> [What is expected]:
Return each line that holds the word "Blender".

> [Records shown]:

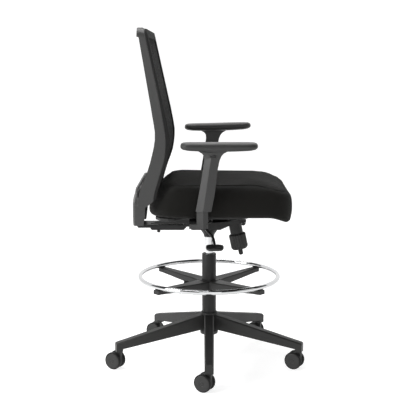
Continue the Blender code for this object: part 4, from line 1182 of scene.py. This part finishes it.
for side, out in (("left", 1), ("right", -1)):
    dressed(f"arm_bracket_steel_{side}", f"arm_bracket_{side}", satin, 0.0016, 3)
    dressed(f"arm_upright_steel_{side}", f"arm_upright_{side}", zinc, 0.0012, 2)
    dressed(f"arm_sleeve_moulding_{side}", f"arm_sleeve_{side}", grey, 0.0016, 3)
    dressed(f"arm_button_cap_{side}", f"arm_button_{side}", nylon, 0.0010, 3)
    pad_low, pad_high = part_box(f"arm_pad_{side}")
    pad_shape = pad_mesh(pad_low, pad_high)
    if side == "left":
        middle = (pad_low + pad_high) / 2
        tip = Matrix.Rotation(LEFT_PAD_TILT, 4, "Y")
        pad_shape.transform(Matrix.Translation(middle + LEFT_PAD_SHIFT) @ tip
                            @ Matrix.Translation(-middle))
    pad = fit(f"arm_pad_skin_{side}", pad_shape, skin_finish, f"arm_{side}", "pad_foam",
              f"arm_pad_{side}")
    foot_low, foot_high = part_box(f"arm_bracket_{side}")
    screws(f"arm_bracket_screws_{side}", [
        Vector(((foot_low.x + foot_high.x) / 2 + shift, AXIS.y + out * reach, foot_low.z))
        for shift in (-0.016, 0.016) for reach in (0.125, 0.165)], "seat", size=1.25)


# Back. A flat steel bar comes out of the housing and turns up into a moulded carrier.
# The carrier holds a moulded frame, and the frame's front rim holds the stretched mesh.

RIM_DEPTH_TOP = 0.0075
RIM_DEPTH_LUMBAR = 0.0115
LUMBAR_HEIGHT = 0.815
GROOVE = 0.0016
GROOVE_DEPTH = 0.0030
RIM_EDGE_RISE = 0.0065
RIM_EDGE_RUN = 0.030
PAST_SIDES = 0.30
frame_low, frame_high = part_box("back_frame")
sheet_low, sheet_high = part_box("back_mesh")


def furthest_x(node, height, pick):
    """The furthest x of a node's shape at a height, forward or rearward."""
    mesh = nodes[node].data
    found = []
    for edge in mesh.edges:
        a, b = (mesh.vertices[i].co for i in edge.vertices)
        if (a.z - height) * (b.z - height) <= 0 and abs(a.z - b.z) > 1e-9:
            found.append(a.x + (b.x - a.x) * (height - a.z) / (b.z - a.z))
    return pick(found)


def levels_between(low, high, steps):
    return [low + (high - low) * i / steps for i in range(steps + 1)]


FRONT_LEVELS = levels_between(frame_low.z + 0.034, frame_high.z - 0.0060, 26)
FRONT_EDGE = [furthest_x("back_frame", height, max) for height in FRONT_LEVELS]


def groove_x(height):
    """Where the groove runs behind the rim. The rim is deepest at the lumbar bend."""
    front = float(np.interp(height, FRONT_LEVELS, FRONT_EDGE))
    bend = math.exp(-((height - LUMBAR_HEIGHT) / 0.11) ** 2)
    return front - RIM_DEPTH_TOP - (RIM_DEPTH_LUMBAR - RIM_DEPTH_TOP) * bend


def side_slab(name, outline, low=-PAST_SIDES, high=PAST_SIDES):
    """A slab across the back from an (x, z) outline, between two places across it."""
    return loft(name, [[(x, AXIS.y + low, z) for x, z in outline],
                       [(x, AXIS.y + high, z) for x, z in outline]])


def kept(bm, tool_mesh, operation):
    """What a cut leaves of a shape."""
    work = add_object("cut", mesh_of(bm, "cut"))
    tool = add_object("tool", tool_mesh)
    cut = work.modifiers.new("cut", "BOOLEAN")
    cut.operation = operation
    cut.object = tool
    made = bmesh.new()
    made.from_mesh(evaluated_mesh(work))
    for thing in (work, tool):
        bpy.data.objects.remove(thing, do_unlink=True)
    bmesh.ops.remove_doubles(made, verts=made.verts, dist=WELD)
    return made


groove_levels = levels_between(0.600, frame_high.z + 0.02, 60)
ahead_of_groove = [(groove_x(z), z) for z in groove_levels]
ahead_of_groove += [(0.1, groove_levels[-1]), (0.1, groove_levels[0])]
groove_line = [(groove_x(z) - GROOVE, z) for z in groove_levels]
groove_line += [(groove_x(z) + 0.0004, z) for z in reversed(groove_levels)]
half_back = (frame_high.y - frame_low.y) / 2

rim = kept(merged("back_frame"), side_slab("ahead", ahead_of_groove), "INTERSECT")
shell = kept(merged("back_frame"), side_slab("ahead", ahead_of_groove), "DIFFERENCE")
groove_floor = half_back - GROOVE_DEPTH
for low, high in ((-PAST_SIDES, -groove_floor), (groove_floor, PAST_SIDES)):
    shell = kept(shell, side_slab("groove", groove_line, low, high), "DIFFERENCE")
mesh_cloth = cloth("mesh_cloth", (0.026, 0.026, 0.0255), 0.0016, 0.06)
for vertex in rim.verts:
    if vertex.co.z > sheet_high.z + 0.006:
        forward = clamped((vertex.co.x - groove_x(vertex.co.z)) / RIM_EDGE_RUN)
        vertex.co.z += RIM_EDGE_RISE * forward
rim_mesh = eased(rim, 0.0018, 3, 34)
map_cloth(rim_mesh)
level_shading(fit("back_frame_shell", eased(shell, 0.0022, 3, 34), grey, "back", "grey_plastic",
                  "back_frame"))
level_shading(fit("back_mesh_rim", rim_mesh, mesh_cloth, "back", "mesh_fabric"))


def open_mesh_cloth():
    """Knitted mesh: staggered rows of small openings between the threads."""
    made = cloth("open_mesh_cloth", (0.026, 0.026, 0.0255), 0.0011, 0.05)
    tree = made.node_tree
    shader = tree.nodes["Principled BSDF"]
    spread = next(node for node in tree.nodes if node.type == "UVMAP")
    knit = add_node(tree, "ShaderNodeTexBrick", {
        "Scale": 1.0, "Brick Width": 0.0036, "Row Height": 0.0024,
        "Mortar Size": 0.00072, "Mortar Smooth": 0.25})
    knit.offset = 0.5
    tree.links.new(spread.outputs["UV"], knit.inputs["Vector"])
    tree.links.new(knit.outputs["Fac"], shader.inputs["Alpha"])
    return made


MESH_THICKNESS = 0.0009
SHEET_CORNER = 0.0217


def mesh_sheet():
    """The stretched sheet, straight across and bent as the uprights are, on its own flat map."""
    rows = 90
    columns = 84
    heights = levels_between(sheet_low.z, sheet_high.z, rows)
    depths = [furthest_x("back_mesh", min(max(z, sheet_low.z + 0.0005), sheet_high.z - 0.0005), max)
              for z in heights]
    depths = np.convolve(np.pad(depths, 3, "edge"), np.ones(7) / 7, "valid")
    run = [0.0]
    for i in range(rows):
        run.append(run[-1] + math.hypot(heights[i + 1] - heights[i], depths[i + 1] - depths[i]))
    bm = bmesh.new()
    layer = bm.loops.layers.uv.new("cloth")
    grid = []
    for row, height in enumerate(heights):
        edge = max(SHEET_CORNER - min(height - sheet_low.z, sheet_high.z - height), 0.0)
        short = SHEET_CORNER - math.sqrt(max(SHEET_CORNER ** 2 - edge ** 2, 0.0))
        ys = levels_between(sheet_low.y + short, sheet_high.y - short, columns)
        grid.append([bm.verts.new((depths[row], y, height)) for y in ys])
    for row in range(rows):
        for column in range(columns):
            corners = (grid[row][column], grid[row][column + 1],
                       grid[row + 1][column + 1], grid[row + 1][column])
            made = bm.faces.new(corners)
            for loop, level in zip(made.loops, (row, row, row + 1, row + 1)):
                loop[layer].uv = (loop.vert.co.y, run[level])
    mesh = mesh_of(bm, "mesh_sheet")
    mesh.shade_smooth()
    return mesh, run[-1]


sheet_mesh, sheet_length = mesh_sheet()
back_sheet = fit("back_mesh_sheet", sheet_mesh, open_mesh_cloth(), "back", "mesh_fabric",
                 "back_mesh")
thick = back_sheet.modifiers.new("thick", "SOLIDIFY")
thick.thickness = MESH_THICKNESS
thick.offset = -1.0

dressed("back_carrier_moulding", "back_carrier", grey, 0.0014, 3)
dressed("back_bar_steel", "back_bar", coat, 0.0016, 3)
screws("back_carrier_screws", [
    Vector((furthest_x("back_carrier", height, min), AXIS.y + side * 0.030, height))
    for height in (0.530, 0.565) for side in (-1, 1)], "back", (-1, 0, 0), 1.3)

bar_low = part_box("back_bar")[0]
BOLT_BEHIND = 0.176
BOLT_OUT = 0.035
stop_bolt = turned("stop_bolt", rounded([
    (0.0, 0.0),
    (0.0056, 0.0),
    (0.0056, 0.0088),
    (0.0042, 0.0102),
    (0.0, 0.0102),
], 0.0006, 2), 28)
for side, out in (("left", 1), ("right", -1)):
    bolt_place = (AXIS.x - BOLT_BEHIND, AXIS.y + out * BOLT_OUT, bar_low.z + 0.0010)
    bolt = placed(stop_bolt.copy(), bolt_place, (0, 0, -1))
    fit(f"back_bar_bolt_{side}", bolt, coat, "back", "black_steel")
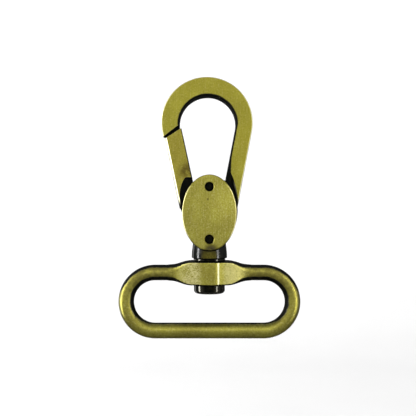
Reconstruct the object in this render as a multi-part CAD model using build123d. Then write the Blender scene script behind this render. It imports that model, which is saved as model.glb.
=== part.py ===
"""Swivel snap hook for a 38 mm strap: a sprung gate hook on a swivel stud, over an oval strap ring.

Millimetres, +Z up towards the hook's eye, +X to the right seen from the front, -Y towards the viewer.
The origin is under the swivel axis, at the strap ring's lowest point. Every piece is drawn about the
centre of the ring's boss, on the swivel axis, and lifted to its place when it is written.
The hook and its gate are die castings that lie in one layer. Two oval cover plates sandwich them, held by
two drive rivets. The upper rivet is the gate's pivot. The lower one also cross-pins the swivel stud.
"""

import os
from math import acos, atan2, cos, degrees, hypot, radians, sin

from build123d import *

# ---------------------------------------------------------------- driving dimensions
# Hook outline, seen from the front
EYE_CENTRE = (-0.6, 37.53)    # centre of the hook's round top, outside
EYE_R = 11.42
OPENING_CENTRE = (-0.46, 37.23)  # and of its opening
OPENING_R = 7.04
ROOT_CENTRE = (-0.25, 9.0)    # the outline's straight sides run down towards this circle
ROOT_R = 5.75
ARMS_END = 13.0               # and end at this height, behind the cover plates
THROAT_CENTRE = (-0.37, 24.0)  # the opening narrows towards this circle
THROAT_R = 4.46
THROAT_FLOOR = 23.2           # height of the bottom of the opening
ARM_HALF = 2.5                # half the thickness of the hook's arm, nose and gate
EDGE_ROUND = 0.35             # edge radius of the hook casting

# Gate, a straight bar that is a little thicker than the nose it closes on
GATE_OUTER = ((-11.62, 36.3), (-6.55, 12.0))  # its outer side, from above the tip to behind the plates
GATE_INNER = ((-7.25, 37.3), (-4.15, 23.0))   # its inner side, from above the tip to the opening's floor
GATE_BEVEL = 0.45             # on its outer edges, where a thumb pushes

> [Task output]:
Continue the Blender code for this object: part 4, from line 1182 of scene.py. This part finishes it.
Reconstruct the object in this render as a multi-part CAD model using build123d. Then write the Blender scene script behind this render. It imports that model, which is saved as model.glb.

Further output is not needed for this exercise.